Turkey on Thursday condemned a police raid on a mosque in Berlin, Germany.
“I strongly condemn the immoderate police raid on the Berlin Mevlana Mosque during the fajr prayer time,” Turkish Vice President Fuat Oktay said on Twitter. The Berlin prosecutor’s office and the police should apologize to the Muslim community for this attitude, he added.
“THIS RAID WAS AN ACT AGAINST ALL THE MUSLIM COMMUNITY”
Criticizing the “ugly act”, Turkey’s Foreign Ministry said in a statement that the raid was not against a particular group, it was against the whole Muslim community. “Such an ugly act in the capital of a country that tries to lecture others on freedom of expression and belief is also thought-provoking,” read the Foreign Ministry statement.

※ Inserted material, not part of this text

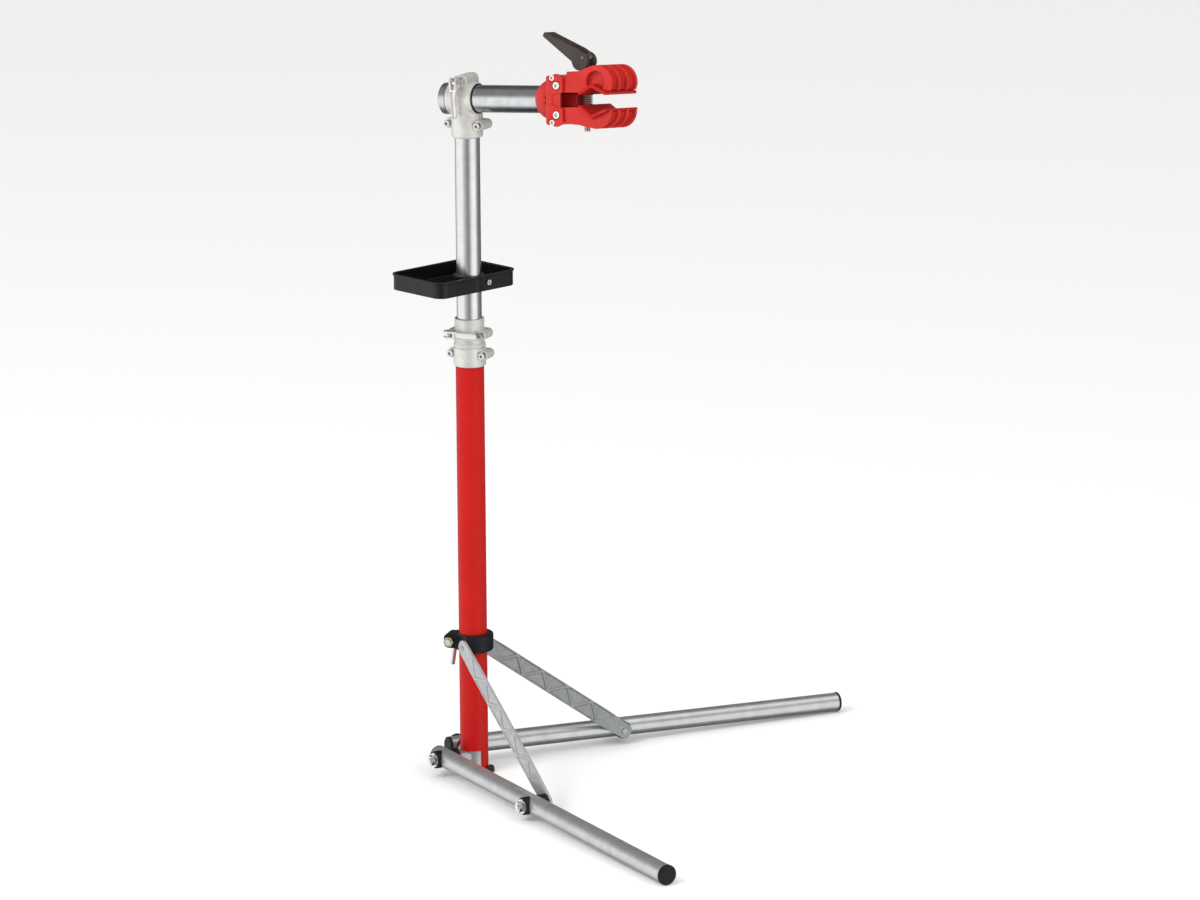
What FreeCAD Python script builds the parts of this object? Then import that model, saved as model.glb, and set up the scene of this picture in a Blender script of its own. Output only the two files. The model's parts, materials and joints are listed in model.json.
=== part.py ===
"""Bicycle repair stand: a two-legged folding base, a telescopic mast and a quick-action clamp.

Millimetres. The origin is the mast axis at the floor, +Z is up and +X points forward, between
the two legs and under the clamp. "Left" is the +Y side and "right" is the -Y side.
"""
import FreeCAD, Part
import math
import os

V = FreeCAD.Vector
Placement = FreeCAD.Placement
Rotation = FreeCAD.Rotation

# ---------------------------------------------------------------- driving dimensions
RUNNING_GAP = 0.05        # radial clearance of every turning or sliding fit
FACE_GAP = 0.3            # gap between faces that pass each other
SNUG_GAP = 0.1            # radial clearance of a fixed part in its hole
NUT_FLATS = 13.0          # across the flats of every nut on an 8 mm bolt

MAIN_R = 20.0             # red outer tube
MAIN_WALL = 2.0
MAIN_TOP = 620.0
NOTCH_Z = 34.0            # the outer tube is cut away below this height
TONGUE_Z = 4.0            # except for a front tongue that reaches down to here
TONGUE_HALF_DEG = 37.0
FOOT_H = 10.0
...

Police raid on Berlin Mosque WATCH
“This raid was not only against the community in the Mevlana mosque; it was also an act against all the Muslim community, and it is inexplicable,” it added. It urged the German authorities to acknowledge that the Muslim community, whose population in Germany is almost five million, is an integral part of Germany and stop “excluding and marginalizing them.”
Ali Erbaş, the head of Turkey’s Religious Affairs Directorate, also condemned the police raid, saying it was an act based on hatred and that Islamophobia was growing. in Europe. “No excuse could justify this disrespectful and discriminatory attitude towards Muslims,” he said in a Twitter post.
The police raided Mevlana Mosque on Wednesday over a financial investigation, when the community gathered for morning prayers. Some 150 police walked inside the mosque in their boots, which the ministry called “inexcusable”.